Numerical investigation of ion energy and angular distributions in a dc-biased H2 inductively coupled discharge

Abstract

The ion energy and angular distributions of H+, H2+, and H3+ impinging on an extraction aperture (3 mm in radius) have been investigated with a hybrid model of an inductively coupled H2 ion source. A dc is applied at the end of the cylinder discharge chamber, which pulls these three ions toward the extraction aperture. With an increase in the bias voltage, their ion angular distributions (IADs) become more symmetrical about the 0° axis and the full width at half-maximum (FWHM) of their IADs shrinks continuously. On the other hand, the ion-energy distributions (IEDs) of the three ions first form a single peak (Vbias< 50 V) and then have a bimodal structure at 50 V <Vbias< 290 V. Finally, they return to a single peak at high bias voltage (Vbias> 290 V). The interval between two IED peaks (ΔE) first increases to a maximum around 150 V and then decreases monotonously.

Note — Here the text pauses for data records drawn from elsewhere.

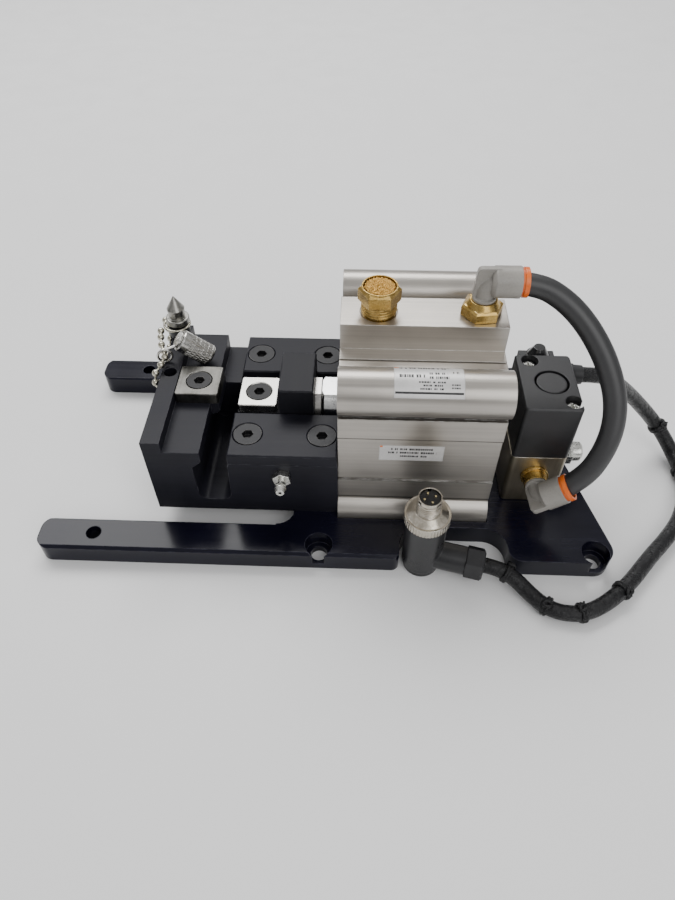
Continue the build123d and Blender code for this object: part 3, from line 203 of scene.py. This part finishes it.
ALONG_X = (0.03, 1, 1)
ALONG_Y = (1, 0.03, 1)
materials = {
    "plate_black": finish_material(
        "plate_black", (0.003, 0.003, 0.009), (0.006, 0.006, 0.016), rough=(0.13, 0.25), grain=500,
        stretch=ALONG_X, bump=0.1, wear=(0.12, 0.12, 0.16), wear_amount=0.5, specular=0.26,
        edge=0.0005,
    ),
    "block_black": finish_material(
        "block_black", (0.007, 0.007, 0.011), (0.016, 0.016, 0.023), rough=(0.36, 0.52), grain=700,
        stretch=ALONG_X, bump=0.2, wear=(0.16, 0.16, 0.18), wear_amount=0.5, specular=0.2,
    ),
    "slide_black": finish_material(
        "slide_black", (0.009, 0.009, 0.012), (0.016, 0.016, 0.021), rough=(0.42, 0.55), grain=800,
        stretch=ALONG_Y, bump=0.2, wear=(0.16, 0.16, 0.18), specular=0.2,
    ),
    "screw_black": finish_material(
        "screw_black", (0.012, 0.012, 0.013), (0.034, 0.034, 0.036), rough=(0.36, 0.6),
        metallic=0.5, patch=300, grain=1500, bump=0.4, wear=(0.3, 0.29, 0.28), wear_amount=0.8,
        edge=0.0003,
    ),
    "pad_ground": finish_material(
        "pad_ground", (0.09, 0.088, 0.08), (0.19, 0.186, 0.172), rough=(0.3, 0.46), metallic=1.0,
        patch=120, grain=1200, stretch=ALONG_Y, bump=0.25, wear=(0.7, 0.7, 0.68),
        speckle=(0.2, 0.19, 0.17), speckle_scale=700, speckle_level=0.66,
    ),
    "pad_bright": finish_material(
        "pad_bright", (0.52, 0.51, 0.48), (0.74, 0.73, 0.7), rough=(0.2, 0.34), metallic=1.0,
        patch=120, grain=1200, stretch=ALONG_Y, bump=0.25, wear=(0.85, 0.85, 0.83),
    ),
    "cylinder_alu": finish_material(
        "cylinder_alu", (0.38, 0.355, 0.325), (0.53, 0.5, 0.455), rough=(0.28, 0.4), metallic=0.85,
        patch=25, grain=900, stretch=(0.008, 1, 1), bump=0.55,
        # painted groove shade at these heights
        groove_shade_lines=(64.3, 62.8, 52.3, 29.1, 18.6), wear=(0.85, 0.85, 0.83), wear_amount=0.5,
    ),
    "cover_alu": finish_material(
        "cover_alu", (0.3, 0.3, 0.29), (0.45, 0.45, 0.43), rough=(0.3, 0.45), metallic=1.0,
        patch=60, grain=900,
    ),
    "rod_chrome": finish_material(
        "rod_chrome", (0.6, 0.6, 0.59), (0.8, 0.8, 0.79), rough=(0.14, 0.26), metallic=1.0,
        patch=300, grain=1600, bump=0.2, speckle=(0.35, 0.35, 0.35), speckle_scale=1300,
        speckle_level=0.66,
    ),
    "steel_nut": finish_material(
        "steel_nut", (0.52, 0.5, 0.47), (0.68, 0.66, 0.63), rough=(0.18, 0.3), metallic=1.0,
        patch=200, grain=1200, bump=0.1, wear=(0.8, 0.8, 0.78),
    ),
    "pin_steel": finish_material(
        "pin_steel", (0.22, 0.22, 0.2), (0.42, 0.41, 0.38), rough=(0.22, 0.42), metallic=1.0,
        patch=400, grain=1500, stretch=(1, 1, 0.1), bump=0.35, wear=(0.75, 0.75, 0.72),
    ),
    "zinc": finish_material(
        "zinc", (0.5, 0.5, 0.47), (0.78, 0.78, 0.74), rough=(0.16, 0.36), metallic=1.0, patch=500,
        grain=1500, bump=0.3, wear=(0.9, 0.9, 0.88),
    ),
    "valve_metal": finish_material(
        "valve_metal", (0.3, 0.265, 0.195), (0.45, 0.4, 0.31), rough=(0.28, 0.42), metallic=0.95,
        patch=45, grain=600, stretch=(1, 1, 0.05), bump=0.2, wear=(0.85, 0.84, 0.8),
    ),
    "brass": finish_material(
        "brass", (0.38, 0.24, 0.06), (0.62, 0.43, 0.15), rough=(0.18, 0.34), metallic=1.0,
        patch=260, grain=1200, bump=0.3, wear=(0.92, 0.72, 0.35), speckle=(0.72, 0.66, 0.5),
        speckle_scale=420, speckle_level=0.76,
    ),
    "bronze_grain": finish_material(
        "bronze_grain", (0.36, 0.19, 0.04), (0.75, 0.46, 0.13), rough=(0.3, 0.5), metallic=1.0,
        patch=900, grain=2500, bump=0.5,
    ),
    "grey_resin": finish_material(
        "grey_resin", (0.28, 0.265, 0.24), (0.37, 0.35, 0.32), rough=(0.34, 0.48), patch=60,
        grain=1400, bump=0.12, wear=(0.7, 0.7, 0.68), wear_amount=0.3, edge=0.0007,
    ),
    "orange_resin": finish_material(
        "orange_resin", (0.78, 0.12, 0.01), (0.95, 0.2, 0.02), rough=(0.25, 0.4), patch=200,
        grain=1500, wear=(0.98, 0.45, 0.2), wear_amount=0.4,
    ),
    "black_resin": finish_material(
        "black_resin", (0.011, 0.011, 0.012), (0.023, 0.023, 0.025), rough=(0.34, 0.5), patch=60,
        grain=2200, bump=0.35, wear=(0.09, 0.09, 0.1), wear_amount=0.6, edge=0.0005,
    ),
    "plug_black": finish_material(
        "plug_black", (0.01, 0.01, 0.011), (0.02, 0.02, 0.022), rough=(0.22, 0.4), patch=80,
        grain=1800, bump=0.25, wear=(0.08, 0.08, 0.09), edge=0.0006,
    ),
    "hose_black": finish_material(
        "hose_black", (0.013, 0.013, 0.014), (0.022, 0.022, 0.024), rough=(0.4, 0.52), patch=50,
        grain=1200, bump=0.15, specular=0.8,
    ),
    "sleeve_black": finish_material(
        "sleeve_black", (0.004, 0.004, 0.005), (0.011, 0.011, 0.012), rough=(0.16, 0.36), patch=180,
        grain=300, bump=1.0, bump_depth=0.0012, specular=0.35,
    ),
    "smoked_lens": finish_material(
        "smoked_lens", (0.012, 0.012, 0.013), (0.03, 0.03, 0.031), rough=(0.12, 0.26), patch=120,
        grain=1500, bump=0.1, wear=(0.1, 0.1, 0.1), coat=0.3,
    ),
    "rubber": finish_material("rubber", (0.02, 0.02, 0.02), (0.035, 0.035, 0.035), rough=(0.5, 0.7)),
    "nickel": finish_material(
        "nickel", (0.42, 0.38, 0.31), (0.66, 0.61, 0.52), rough=(0.16, 0.28), metallic=1.0,
        patch=300, grain=1300, bump=0.06, wear=(0.9, 0.88, 0.84),
    ),
    "nickel_bright": finish_material(
        "nickel_bright", (0.4, 0.39, 0.36), (0.66, 0.65, 0.62), rough=(0.14, 0.28), metallic=1.0,
        patch=500, grain=1600, wear=(0.92, 0.91, 0.88), edge=0.0003,
    ),
    "chain_nickel": finish_material(
        "chain_nickel", (0.38, 0.36, 0.28), (0.66, 0.63, 0.54), rough=(0.12, 0.26), metallic=1.0,
        patch=700, grain=1600,
    ),
    "gold": finish_material(
        "gold", (0.75, 0.6, 0.3), (0.9, 0.78, 0.5), rough=(0.15, 0.3), metallic=1.0,
    ),
    "copper": finish_material(
        "copper", (0.4, 0.14, 0.05), (0.6, 0.25, 0.1), rough=(0.3, 0.4), metallic=1.0,
    ),
    "label_paper": finish_material(
        "label_paper", (0.62, 0.61, 0.6), (0.74, 0.73, 0.72), rough=(0.3, 0.45), metallic=0.3,
        patch=120, grain=1500, bump=0.08,
    ),
    "label_ink": finish_material(
        "label_ink", (0.015, 0.015, 0.015), (0.03, 0.03, 0.03), rough=(0.4, 0.5),
    ),
    "label_orange": finish_material(
        "label_orange", (0.8, 0.2, 0.05), (0.9, 0.3, 0.1), rough=(0.4, 0.5),
    ),
}

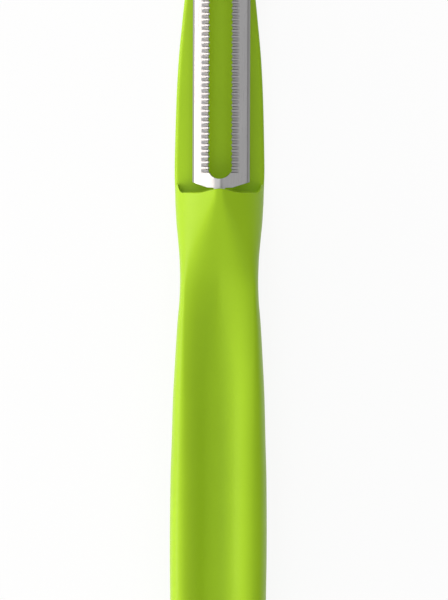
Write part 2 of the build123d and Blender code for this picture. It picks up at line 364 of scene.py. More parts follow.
def half_outline(y):
    """The right half of the moulding's section at y, from the middle of its back to the middle of its top."""
    place = (y - BUTT_Y) / HANDLE_LENGTH if y < SHOULDER_Y else 1 + (y - SHOULDER_Y) / HEAD_LENGTH
    half_width = PALM_WIDTH / 2 * between(WIDTH_SHARES, place)
    spread = GROOVE_WIDTH / 2 * between(CREST_SPREAD_SHARES, place)
    crest = CREST_HEIGHT * between(CREST_HEIGHT_SHARES, place)
    valley = RIDGE_HEIGHT * between(VALLEY_HEIGHT_SHARES, place)
    tilt = radians(FLANK_TILT * between(TILT_SHARES, place))
    reach = GROOVE_WIDTH / 2 * between(CREST_REACH_SHARES, place)
    widest = BELLY_HEIGHT * between(WIDEST_HEIGHT_SHARES, place)
    back = NOSE_RISE * between(BACK_RISE_SHARES, place) - REST_DEPTH
    head_form = between(HEAD_FORM_SHARES, place)
    land = half_width * (BACK_LAND_SHARE + head_form * (HEAD_LAND_SHARE - BACK_LAND_SHARE))
    side_soft = SIDE_SOFTNESS_SHARE + head_form * (HEAD_SOFTNESS_SHARE - SIDE_SOFTNESS_SHARE)
    crest_soft = CREST_SOFTNESS_SHARE + head_form * (HEAD_SOFTNESS_SHARE - CREST_SOFTNESS_SHARE)

    land_end, side, crest_top, valley_top = (land, back), (half_width, widest), (spread, crest), (0, valley)
    low_corner = (half_width, back)
    high_corner = (half_width, crest - (half_width - spread) * tan(tilt))
    outline = np.vstack([
        bezier([(0, back), land_end], LAND_STEPS),
        bezier([
            land_end,
            towards(land_end, low_corner, side_soft),
            towards(side, low_corner, side_soft),
            side,
        ], LOW_SIDE_STEPS),
        bezier([
            side,
            towards(side, high_corner, side_soft),
            towards(crest_top, high_corner, crest_soft),
            crest_top,
        ], HIGH_SIDE_STEPS),
        bezier([
            crest_top,
            (spread - reach * cos(tilt), crest + reach * sin(tilt)),
            (spread * between(VALLEY_SOFTNESS_SHARES, min(place, 1)), valley),
            valley_top,
        ], TOP_STEPS),
        [valley_top],
    ])
    depth = max(1 - (y - BUTT_Y) / BUTT_ROUND, 1 - (NOSE_Y - y) / NOSE_ROUND, 0)
    scale = (1 - min(depth, 1) ** END_FULLNESS) ** (1 / END_FULLNESS)
    middle = np.array([0, (back + valley) / 2])
    outline = middle + (outline - middle) * scale
    outline[:, 1] = np.maximum(outline[:, 1], 0)
    return outline


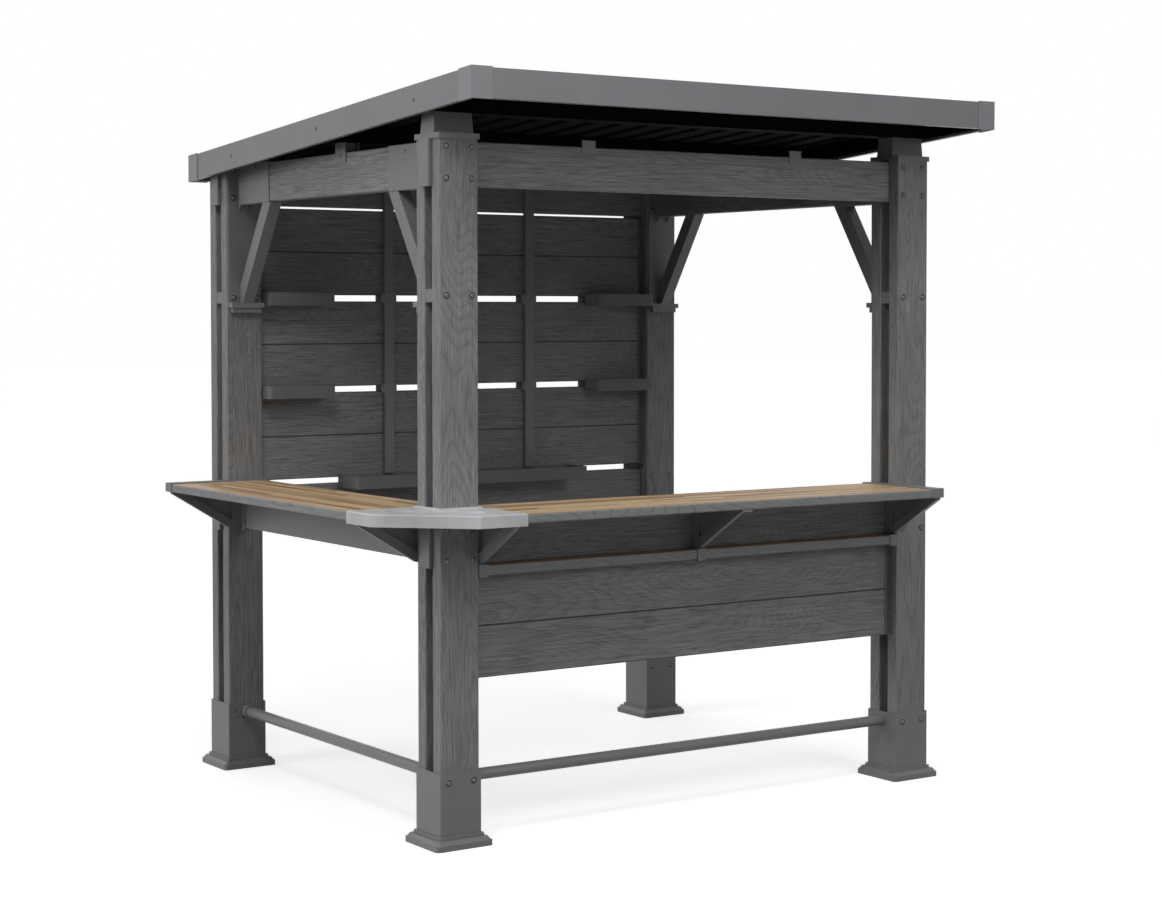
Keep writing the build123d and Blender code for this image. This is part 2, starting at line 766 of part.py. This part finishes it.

This can be attributed to the variation of the ratio of the ion transit time through the sheath (τi) to the rf field period (τrf). Moreover, the FWHMs of IEDs of H+, H2+, and H3+ first increase to 2.62, 2.45, and 2.32 eV around Vbias = 150 V, respectively, and then decrease continuously with the bias voltage. Using a low rf power and low gas pressure may help to narrow the FWHM of the IEDs of the three ions. The hybrid model is verified by comparing the results from the simulation and experiment, and they exhibit a qualitative agreement. The results in this work could lead to deeper insights into the dependence of IADs and IEDs on the discharge parameters, which is important for realizing a monoenergetic and collimated ion beam in a proton or an ion accelerator.